TASK TO COMPLETE: Report only the number of lines in this material that include the string "scene".

DATASET CONTENT:

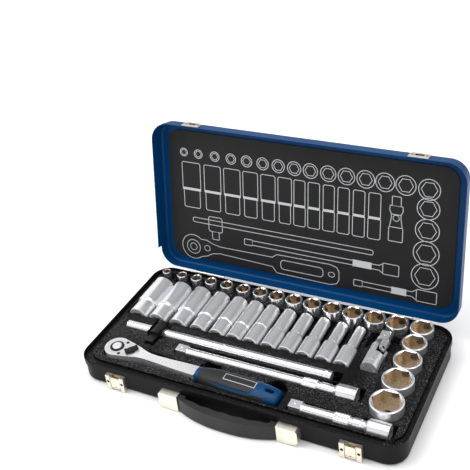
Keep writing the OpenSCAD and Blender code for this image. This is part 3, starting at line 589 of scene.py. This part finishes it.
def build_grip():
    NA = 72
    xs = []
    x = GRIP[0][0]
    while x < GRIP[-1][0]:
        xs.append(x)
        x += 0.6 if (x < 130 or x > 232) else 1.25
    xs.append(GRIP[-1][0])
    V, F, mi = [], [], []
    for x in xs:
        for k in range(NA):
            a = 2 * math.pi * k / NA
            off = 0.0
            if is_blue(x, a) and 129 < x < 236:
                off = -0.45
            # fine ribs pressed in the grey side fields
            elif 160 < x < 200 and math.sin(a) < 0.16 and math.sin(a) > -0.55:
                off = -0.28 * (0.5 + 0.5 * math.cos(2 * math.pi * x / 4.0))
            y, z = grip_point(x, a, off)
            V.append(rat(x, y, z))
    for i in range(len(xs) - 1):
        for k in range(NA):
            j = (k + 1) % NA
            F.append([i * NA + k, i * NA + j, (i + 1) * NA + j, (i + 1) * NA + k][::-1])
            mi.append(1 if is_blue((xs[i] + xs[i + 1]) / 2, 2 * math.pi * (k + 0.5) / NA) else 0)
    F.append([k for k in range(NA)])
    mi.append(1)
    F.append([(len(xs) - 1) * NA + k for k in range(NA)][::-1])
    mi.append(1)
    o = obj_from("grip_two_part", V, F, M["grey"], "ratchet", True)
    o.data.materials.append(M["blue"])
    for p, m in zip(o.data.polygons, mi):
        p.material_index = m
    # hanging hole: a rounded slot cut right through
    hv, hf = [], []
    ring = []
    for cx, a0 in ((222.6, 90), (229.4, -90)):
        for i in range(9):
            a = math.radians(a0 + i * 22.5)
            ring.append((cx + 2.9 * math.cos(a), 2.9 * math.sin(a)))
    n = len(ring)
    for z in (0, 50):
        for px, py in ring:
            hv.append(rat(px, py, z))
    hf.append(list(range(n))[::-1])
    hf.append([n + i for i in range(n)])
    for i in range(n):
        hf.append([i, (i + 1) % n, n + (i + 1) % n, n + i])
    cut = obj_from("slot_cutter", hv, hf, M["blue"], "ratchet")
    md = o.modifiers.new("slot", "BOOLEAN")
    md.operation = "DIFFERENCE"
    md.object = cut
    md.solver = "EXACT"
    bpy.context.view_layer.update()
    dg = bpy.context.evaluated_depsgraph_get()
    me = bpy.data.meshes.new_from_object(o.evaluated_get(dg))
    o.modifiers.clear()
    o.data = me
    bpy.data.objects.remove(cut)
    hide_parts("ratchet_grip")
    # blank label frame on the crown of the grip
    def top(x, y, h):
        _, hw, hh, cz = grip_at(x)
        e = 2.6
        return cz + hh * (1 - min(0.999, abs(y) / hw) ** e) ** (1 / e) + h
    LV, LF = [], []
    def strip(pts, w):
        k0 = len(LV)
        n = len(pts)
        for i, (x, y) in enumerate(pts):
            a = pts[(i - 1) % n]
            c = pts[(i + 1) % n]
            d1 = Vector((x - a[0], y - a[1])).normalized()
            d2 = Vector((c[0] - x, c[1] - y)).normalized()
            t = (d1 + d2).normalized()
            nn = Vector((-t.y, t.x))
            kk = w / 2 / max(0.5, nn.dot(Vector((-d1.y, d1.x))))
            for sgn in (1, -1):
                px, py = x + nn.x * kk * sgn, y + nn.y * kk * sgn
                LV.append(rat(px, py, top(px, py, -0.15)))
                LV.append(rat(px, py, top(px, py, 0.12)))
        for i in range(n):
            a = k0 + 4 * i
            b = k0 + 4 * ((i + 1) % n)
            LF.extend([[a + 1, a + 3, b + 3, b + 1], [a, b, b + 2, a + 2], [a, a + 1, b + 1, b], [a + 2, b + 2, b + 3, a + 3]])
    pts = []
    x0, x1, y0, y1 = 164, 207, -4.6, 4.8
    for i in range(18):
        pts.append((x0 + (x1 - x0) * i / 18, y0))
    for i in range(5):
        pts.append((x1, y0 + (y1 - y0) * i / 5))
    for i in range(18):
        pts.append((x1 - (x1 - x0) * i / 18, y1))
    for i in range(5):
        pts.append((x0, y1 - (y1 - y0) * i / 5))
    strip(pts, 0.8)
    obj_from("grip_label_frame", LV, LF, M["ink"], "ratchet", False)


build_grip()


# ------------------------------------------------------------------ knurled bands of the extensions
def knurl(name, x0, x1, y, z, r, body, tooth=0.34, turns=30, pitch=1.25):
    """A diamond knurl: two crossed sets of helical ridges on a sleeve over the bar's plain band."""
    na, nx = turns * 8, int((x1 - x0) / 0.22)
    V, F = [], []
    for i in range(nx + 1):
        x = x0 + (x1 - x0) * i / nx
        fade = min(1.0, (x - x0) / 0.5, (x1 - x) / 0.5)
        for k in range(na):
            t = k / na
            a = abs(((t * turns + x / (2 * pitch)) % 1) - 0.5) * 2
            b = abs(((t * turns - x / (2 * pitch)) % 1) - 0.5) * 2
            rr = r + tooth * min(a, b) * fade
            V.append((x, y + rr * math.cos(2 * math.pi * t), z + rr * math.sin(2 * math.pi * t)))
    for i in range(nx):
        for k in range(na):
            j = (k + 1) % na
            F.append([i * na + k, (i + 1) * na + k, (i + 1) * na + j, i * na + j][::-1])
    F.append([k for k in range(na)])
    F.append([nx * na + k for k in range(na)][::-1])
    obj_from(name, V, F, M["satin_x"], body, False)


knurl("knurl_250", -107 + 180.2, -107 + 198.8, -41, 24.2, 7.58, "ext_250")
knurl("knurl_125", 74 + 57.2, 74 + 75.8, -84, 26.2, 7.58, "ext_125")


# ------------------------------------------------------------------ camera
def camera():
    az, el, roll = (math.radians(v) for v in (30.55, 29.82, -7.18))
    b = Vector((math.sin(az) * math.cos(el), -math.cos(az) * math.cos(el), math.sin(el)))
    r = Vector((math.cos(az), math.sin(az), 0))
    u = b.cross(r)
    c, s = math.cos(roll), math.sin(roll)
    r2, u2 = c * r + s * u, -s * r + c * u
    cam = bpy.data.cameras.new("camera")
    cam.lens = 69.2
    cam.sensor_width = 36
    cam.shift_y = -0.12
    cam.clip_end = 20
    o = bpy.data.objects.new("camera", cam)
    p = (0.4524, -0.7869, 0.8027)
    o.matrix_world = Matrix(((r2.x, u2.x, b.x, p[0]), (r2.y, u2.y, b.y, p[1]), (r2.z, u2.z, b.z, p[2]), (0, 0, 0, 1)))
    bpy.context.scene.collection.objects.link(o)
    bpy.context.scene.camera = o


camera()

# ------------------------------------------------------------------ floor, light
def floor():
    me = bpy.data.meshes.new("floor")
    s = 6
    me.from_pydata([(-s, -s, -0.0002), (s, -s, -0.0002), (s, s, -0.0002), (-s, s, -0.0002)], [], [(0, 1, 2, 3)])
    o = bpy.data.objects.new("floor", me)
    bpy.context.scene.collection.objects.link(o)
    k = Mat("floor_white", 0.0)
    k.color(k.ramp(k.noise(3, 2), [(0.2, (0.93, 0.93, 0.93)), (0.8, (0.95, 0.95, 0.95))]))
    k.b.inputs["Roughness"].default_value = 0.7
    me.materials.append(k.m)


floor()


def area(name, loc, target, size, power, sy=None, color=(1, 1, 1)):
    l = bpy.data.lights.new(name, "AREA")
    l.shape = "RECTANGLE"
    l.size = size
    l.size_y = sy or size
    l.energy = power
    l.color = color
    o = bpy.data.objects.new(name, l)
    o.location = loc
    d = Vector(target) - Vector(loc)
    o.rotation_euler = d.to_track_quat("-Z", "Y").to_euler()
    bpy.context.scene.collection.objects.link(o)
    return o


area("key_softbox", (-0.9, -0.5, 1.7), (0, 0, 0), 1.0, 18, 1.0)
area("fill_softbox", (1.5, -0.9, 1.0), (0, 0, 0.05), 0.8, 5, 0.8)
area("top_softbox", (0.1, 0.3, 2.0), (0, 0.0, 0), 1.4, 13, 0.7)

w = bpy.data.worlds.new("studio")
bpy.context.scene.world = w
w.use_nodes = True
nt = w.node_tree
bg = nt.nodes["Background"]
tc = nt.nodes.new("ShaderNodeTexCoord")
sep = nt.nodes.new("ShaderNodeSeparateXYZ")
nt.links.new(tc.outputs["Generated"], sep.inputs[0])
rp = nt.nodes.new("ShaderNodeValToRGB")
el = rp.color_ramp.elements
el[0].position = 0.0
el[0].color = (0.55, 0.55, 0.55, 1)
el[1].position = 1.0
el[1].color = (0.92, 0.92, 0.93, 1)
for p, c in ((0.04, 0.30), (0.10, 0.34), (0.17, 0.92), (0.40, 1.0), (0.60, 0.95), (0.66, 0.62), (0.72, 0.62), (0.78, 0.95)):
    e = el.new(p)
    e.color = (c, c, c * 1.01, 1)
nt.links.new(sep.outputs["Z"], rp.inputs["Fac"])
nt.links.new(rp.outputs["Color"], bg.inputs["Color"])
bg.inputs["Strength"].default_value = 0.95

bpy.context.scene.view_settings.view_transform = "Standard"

RESULT OF THIS EXERCISE: 7